A gathering of industry heavyweights this week was the first step in "a frontal assault" against the political logjam blocking financial services reform legislation, a key Republican congressman said.
"We have had to take on the naysayers, the hand-wringers, and the bed- wetters for the last several months," Rep. Michael G. Oxley, R-Ohio, said late Wednesday. He was fresh from a meeting with 19 banking, insurance, and securities executives in New York. "Now is the time to act," he added.
Top executives from Bank of America, Fleet Financial Group, Morgan Stanley, Dean Witter, Discover & Co., Massachusetts Mutual Life Insurance, and other pillars of finance pledged support for legislation and urged quick action by Congress in a joint statement after their two-hour meeting.
"They said it is time to put aside differences and move forward," said Bruce E. Thompson Jr., director of government relations at Merrill Lynch & Co., which played host to the meeting in its New York headquarters.
Skeptics replied that the meeting did nothing to mend the sharp divisions between rival financial sectors over insurance and securities sales, regulatory powers, and the thrift charter.
"No one, to my knowledge, has put anything on the table that in any way begins to resolve these substantive issues," said Bert Ely, a financial services consultant in Alexandria, Va.
Paul A. Schosberg, president of America's Community Bankers, described the outcome of the meeting as "predictable and unremarkable."
"What else is new?" Mr. Schosberg asked. Tough questions remain unanswered, such as how the players define reform and what steps are necessary to make it happen, he said.
Supporters insisted that so-called financial modernization legislation, which stalled last fall because of differences between Banking and Commerce committee versions, has captured increasing interest from the House leadership.
The financial services executives who met at Merrill Lynch this week plan to send a letter by Monday urging quick passage to Speaker Newt Gingrich, R-Ga., and other top House Republicans.
Rep. Oxley, chairman of the House Commerce Committee's finance subcommittee, said he wants to bring a compromise bill to the House floor by late February or early March.
During a working lunch, House Republican Conference Chairman John A. Boehner, R-Ohio, and Rep. Oxley advised the corporate chieftains Wednesday that they need to rein in their warring lobbyists in Washington.
Rep. Oxley in an interview described the primary impediment to legislation as "a disconnect between the CEOs and some of the trade associations and some of the lobbyists in Washington."
The lawmaker said he sensed a "strong feeling of agreement among the parties present" at the meeting but added that "compromises are going to have to be made."
He dismissed predictions by many observers that the bailout of Asian economies and election-year politics make passage unlikely even if industry differences are smoothed over.
"Those are speed bumps," he said. "They are not walls."
Not all of the prominent players in the reform battle were represented at the meeting.

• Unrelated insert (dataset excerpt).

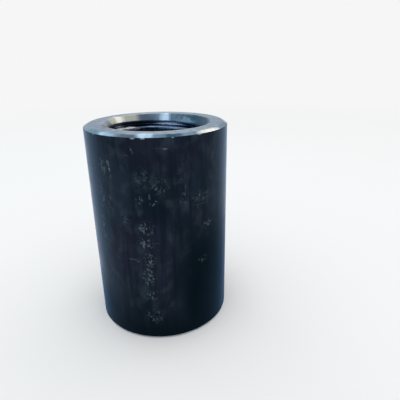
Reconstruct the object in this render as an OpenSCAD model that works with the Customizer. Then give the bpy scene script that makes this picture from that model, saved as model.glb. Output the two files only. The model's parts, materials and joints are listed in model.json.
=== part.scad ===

Rep. Marge Roukema, R-N.J., chairwoman of the House Banking Committee's financial institutions subcommittee, said she was upset that Rep. Boehner refused her request to attend the meeting. "It would have been far more advantageous if someone, like myself, had represented Mr. Oxley's parallel on the Banking Committee," she said. "I expressed my opinion most directly and strongly."
She said the reasons for her not being invited were unclear but that when she reached him Tuesday, Rep. Boehner said it was too late to add guests and that others had also been refused.